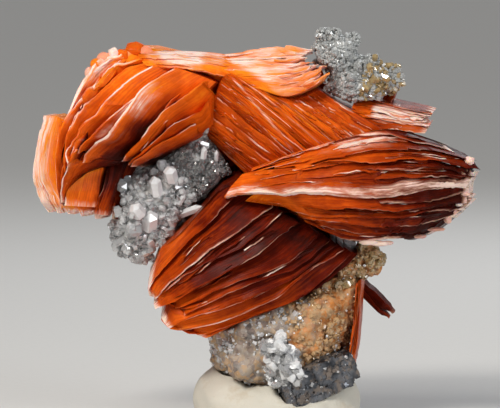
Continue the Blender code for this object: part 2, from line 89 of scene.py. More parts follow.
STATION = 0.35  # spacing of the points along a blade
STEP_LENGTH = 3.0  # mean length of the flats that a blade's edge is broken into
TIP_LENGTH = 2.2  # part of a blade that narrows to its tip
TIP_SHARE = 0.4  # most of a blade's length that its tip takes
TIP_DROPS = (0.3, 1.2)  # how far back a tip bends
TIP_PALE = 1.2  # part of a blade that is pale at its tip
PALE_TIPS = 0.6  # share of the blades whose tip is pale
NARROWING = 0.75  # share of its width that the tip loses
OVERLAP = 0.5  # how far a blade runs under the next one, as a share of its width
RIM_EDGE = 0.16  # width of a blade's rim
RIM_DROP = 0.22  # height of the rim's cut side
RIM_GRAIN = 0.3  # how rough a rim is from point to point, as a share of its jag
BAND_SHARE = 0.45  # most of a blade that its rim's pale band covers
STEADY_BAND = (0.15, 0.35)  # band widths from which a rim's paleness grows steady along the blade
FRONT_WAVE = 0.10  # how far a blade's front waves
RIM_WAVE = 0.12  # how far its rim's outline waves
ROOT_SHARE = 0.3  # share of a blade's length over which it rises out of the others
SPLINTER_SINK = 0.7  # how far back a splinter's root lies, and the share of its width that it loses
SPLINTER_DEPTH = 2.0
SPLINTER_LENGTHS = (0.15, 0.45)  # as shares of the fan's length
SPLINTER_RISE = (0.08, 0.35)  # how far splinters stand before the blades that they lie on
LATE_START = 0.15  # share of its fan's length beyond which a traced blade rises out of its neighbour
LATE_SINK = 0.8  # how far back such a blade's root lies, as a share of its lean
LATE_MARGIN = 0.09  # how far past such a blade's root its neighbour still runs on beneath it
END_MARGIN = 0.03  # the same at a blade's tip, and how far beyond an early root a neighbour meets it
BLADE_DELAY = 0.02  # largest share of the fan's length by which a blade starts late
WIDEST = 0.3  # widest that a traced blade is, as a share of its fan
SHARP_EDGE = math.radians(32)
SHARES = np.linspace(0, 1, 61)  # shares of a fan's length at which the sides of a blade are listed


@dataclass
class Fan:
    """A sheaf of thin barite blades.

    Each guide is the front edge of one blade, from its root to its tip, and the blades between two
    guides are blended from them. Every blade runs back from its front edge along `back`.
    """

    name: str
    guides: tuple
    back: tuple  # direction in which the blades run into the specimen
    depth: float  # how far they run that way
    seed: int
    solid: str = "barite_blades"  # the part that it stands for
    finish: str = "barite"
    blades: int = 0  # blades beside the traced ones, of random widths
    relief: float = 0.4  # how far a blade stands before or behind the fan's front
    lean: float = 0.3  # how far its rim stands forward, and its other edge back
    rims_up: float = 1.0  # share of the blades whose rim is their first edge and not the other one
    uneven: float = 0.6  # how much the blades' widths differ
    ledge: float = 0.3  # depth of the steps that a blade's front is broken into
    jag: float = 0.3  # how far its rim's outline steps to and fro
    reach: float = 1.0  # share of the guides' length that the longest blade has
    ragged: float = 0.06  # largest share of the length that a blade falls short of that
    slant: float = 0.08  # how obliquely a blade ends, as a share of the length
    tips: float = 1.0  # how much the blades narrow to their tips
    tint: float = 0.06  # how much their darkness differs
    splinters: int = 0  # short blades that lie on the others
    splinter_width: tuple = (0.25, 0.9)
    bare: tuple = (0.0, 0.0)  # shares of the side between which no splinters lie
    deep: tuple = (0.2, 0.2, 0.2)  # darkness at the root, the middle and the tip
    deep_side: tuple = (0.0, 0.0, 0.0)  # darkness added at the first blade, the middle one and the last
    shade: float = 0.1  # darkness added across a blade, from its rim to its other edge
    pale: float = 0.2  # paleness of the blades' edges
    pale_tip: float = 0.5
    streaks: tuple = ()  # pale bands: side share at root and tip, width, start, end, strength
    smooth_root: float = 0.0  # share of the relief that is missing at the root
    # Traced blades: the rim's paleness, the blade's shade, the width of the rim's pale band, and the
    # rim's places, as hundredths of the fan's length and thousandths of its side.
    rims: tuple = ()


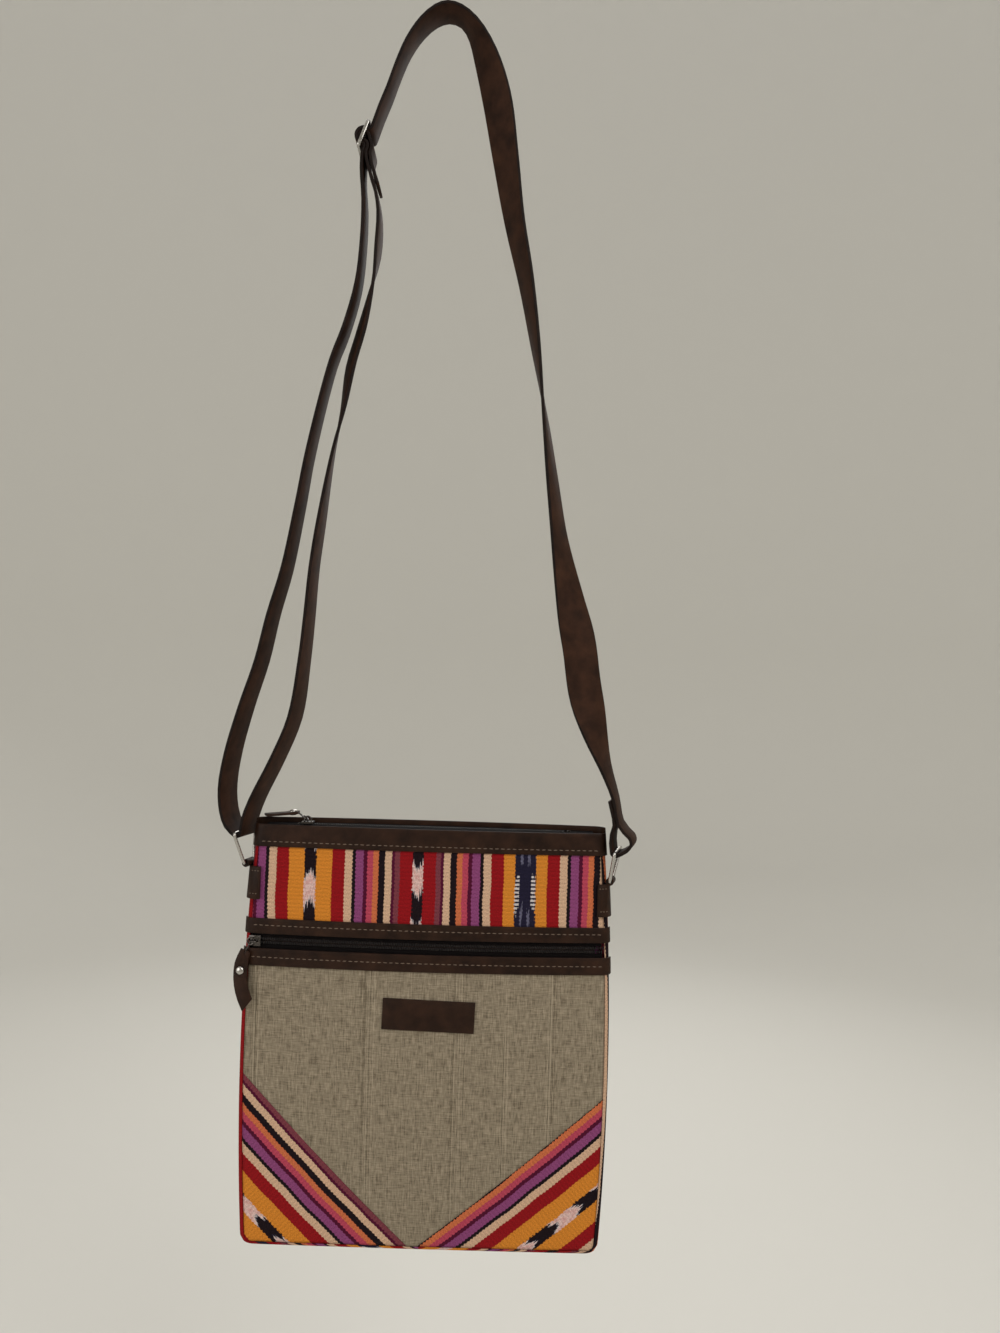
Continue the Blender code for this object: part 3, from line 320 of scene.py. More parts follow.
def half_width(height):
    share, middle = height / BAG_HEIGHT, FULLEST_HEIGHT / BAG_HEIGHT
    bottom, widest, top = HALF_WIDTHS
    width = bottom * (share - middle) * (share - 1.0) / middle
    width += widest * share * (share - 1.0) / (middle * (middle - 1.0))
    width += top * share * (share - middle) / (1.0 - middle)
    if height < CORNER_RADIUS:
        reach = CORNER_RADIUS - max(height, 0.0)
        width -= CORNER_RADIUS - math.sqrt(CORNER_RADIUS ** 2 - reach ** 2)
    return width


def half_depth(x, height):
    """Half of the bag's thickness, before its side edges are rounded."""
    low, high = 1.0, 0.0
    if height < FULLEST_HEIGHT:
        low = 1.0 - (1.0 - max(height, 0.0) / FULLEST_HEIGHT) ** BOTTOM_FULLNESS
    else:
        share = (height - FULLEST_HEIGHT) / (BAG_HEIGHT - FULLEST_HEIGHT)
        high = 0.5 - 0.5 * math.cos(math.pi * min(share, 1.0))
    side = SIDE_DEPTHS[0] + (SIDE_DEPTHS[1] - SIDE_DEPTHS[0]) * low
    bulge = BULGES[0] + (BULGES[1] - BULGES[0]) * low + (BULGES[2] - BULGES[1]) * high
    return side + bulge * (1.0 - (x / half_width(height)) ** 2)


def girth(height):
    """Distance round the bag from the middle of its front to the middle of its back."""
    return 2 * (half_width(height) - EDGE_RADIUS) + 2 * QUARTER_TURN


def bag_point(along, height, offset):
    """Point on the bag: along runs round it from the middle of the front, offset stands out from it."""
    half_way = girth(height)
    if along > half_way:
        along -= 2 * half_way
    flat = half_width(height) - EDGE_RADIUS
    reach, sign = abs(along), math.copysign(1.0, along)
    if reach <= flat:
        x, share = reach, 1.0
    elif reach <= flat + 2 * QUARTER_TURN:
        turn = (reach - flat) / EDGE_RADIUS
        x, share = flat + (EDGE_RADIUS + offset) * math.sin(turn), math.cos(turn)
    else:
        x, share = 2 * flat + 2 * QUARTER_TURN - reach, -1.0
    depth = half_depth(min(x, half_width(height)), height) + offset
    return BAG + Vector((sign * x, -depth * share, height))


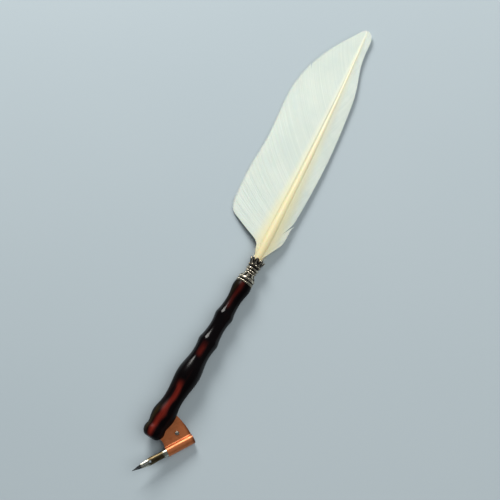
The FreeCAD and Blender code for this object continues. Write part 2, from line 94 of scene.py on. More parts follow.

────────────────

Output all of the data again. Match it exactly.

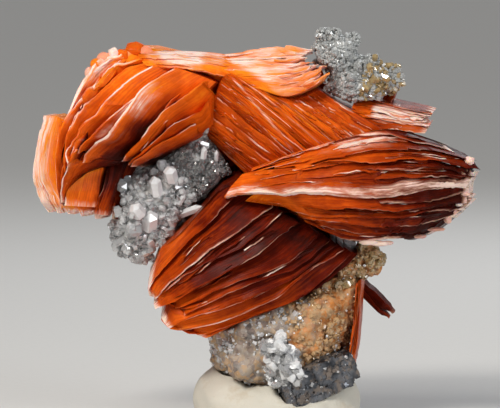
Continue the Blender code for this object: part 2, from line 89 of scene.py. More parts follow.
STATION = 0.35  # spacing of the points along a blade
STEP_LENGTH = 3.0  # mean length of the flats that a blade's edge is broken into
TIP_LENGTH = 2.2  # part of a blade that narrows to its tip
TIP_SHARE = 0.4  # most of a blade's length that its tip takes
TIP_DROPS = (0.3, 1.2)  # how far back a tip bends
TIP_PALE = 1.2  # part of a blade that is pale at its tip
PALE_TIPS = 0.6  # share of the blades whose tip is pale
NARROWING = 0.75  # share of its width that the tip loses
OVERLAP = 0.5  # how far a blade runs under the next one, as a share of its width
RIM_EDGE = 0.16  # width of a blade's rim
RIM_DROP = 0.22  # height of the rim's cut side
RIM_GRAIN = 0.3  # how rough a rim is from point to point, as a share of its jag
BAND_SHARE = 0.45  # most of a blade that its rim's pale band covers
STEADY_BAND = (0.15, 0.35)  # band widths from which a rim's paleness grows steady along the blade
FRONT_WAVE = 0.10  # how far a blade's front waves
RIM_WAVE = 0.12  # how far its rim's outline waves
ROOT_SHARE = 0.3  # share of a blade's length over which it rises out of the others
SPLINTER_SINK = 0.7  # how far back a splinter's root lies, and the share of its width that it loses
SPLINTER_DEPTH = 2.0
SPLINTER_LENGTHS = (0.15, 0.45)  # as shares of the fan's length
SPLINTER_RISE = (0.08, 0.35)  # how far splinters stand before the blades that they lie on
LATE_START = 0.15  # share of its fan's length beyond which a traced blade rises out of its neighbour
LATE_SINK = 0.8  # how far back such a blade's root lies, as a share of its lean
LATE_MARGIN = 0.09  # how far past such a blade's root its neighbour still runs on beneath it
END_MARGIN = 0.03  # the same at a blade's tip, and how far beyond an early root a neighbour meets it
BLADE_DELAY = 0.02  # largest share of the fan's length by which a blade starts late
WIDEST = 0.3  # widest that a traced blade is, as a share of its fan
SHARP_EDGE = math.radians(32)
SHARES = np.linspace(0, 1, 61)  # shares of a fan's length at which the sides of a blade are listed


@dataclass
class Fan:
    """A sheaf of thin barite blades.

    Each guide is the front edge of one blade, from its root to its tip, and the blades between two
    guides are blended from them. Every blade runs back from its front edge along `back`.
    """

    name: str
    guides: tuple
    back: tuple  # direction in which the blades run into the specimen
    depth: float  # how far they run that way
    seed: int
    solid: str = "barite_blades"  # the part that it stands for
    finish: str = "barite"
    blades: int = 0  # blades beside the traced ones, of random widths
    relief: float = 0.4  # how far a blade stands before or behind the fan's front
    lean: float = 0.3  # how far its rim stands forward, and its other edge back
    rims_up: float = 1.0  # share of the blades whose rim is their first edge and not the other one
    uneven: float = 0.6  # how much the blades' widths differ
    ledge: float = 0.3  # depth of the steps that a blade's front is broken into
    jag: float = 0.3  # how far its rim's outline steps to and fro
    reach: float = 1.0  # share of the guides' length that the longest blade has
    ragged: float = 0.06  # largest share of the length that a blade falls short of that
    slant: float = 0.08  # how obliquely a blade ends, as a share of the length
    tips: float = 1.0  # how much the blades narrow to their tips
    tint: float = 0.06  # how much their darkness differs
    splinters: int = 0  # short blades that lie on the others
    splinter_width: tuple = (0.25, 0.9)
    bare: tuple = (0.0, 0.0)  # shares of the side between which no splinters lie
    deep: tuple = (0.2, 0.2, 0.2)  # darkness at the root, the middle and the tip
    deep_side: tuple = (0.0, 0.0, 0.0)  # darkness added at the first blade, the middle one and the last
    shade: float = 0.1  # darkness added across a blade, from its rim to its other edge
    pale: float = 0.2  # paleness of the blades' edges
    pale_tip: float = 0.5
    streaks: tuple = ()  # pale bands: side share at root and tip, width, start, end, strength
    smooth_root: float = 0.0  # share of the relief that is missing at the root
    # Traced blades: the rim's paleness, the blade's shade, the width of the rim's pale band, and the
    # rim's places, as hundredths of the fan's length and thousandths of its side.
    rims: tuple = ()


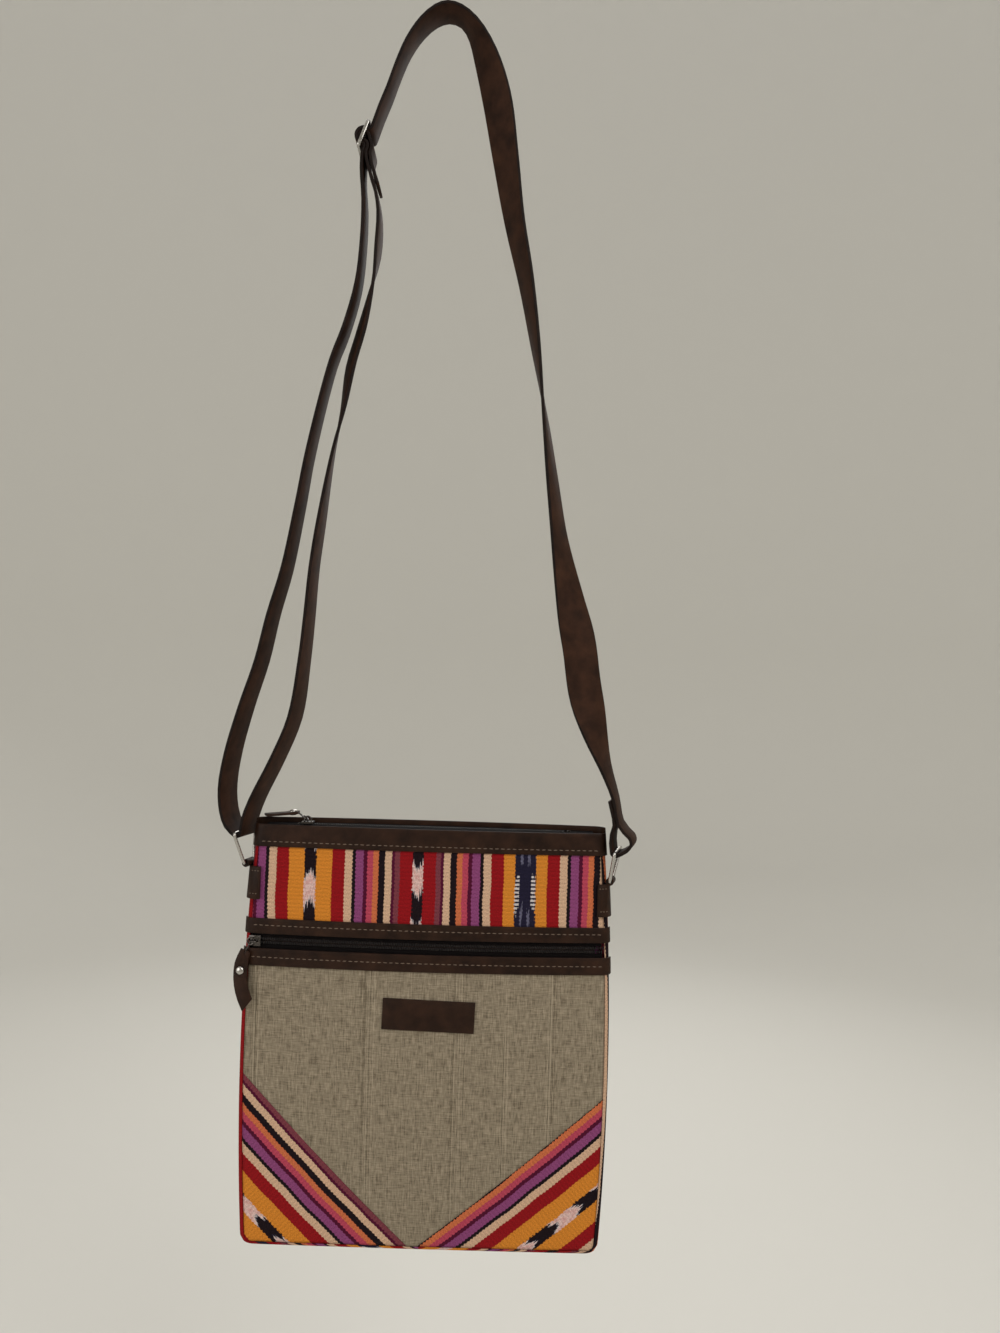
Continue the Blender code for this object: part 3, from line 320 of scene.py. More parts follow.
def half_width(height):
    share, middle = height / BAG_HEIGHT, FULLEST_HEIGHT / BAG_HEIGHT
    bottom, widest, top = HALF_WIDTHS
    width = bottom * (share - middle) * (share - 1.0) / middle
    width += widest * share * (share - 1.0) / (middle * (middle - 1.0))
    width += top * share * (share - middle) / (1.0 - middle)
    if height < CORNER_RADIUS:
        reach = CORNER_RADIUS - max(height, 0.0)
        width -= CORNER_RADIUS - math.sqrt(CORNER_RADIUS ** 2 - reach ** 2)
    return width


def half_depth(x, height):
    """Half of the bag's thickness, before its side edges are rounded."""
    low, high = 1.0, 0.0
    if height < FULLEST_HEIGHT:
        low = 1.0 - (1.0 - max(height, 0.0) / FULLEST_HEIGHT) ** BOTTOM_FULLNESS
    else:
        share = (height - FULLEST_HEIGHT) / (BAG_HEIGHT - FULLEST_HEIGHT)
        high = 0.5 - 0.5 * math.cos(math.pi * min(share, 1.0))
    side = SIDE_DEPTHS[0] + (SIDE_DEPTHS[1] - SIDE_DEPTHS[0]) * low
    bulge = BULGES[0] + (BULGES[1] - BULGES[0]) * low + (BULGES[2] - BULGES[1]) * high
    return side + bulge * (1.0 - (x / half_width(height)) ** 2)


def girth(height):
    """Distance round the bag from the middle of its front to the middle of its back."""
    return 2 * (half_width(height) - EDGE_RADIUS) + 2 * QUARTER_TURN


def bag_point(along, height, offset):
    """Point on the bag: along runs round it from the middle of the front, offset stands out from it."""
    half_way = girth(height)
    if along > half_way:
        along -= 2 * half_way
    flat = half_width(height) - EDGE_RADIUS
    reach, sign = abs(along), math.copysign(1.0, along)
    if reach <= flat:
        x, share = reach, 1.0
    elif reach <= flat + 2 * QUARTER_TURN:
        turn = (reach - flat) / EDGE_RADIUS
        x, share = flat + (EDGE_RADIUS + offset) * math.sin(turn), math.cos(turn)
    else:
        x, share = 2 * flat + 2 * QUARTER_TURN - reach, -1.0
    depth = half_depth(min(x, half_width(height)), height) + offset
    return BAG + Vector((sign * x, -depth * share, height))


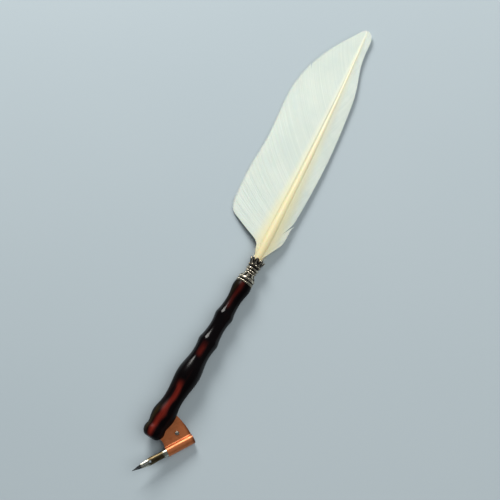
The FreeCAD and Blender code for this object continues. Write part 2, from line 94 of scene.py on. More parts follow.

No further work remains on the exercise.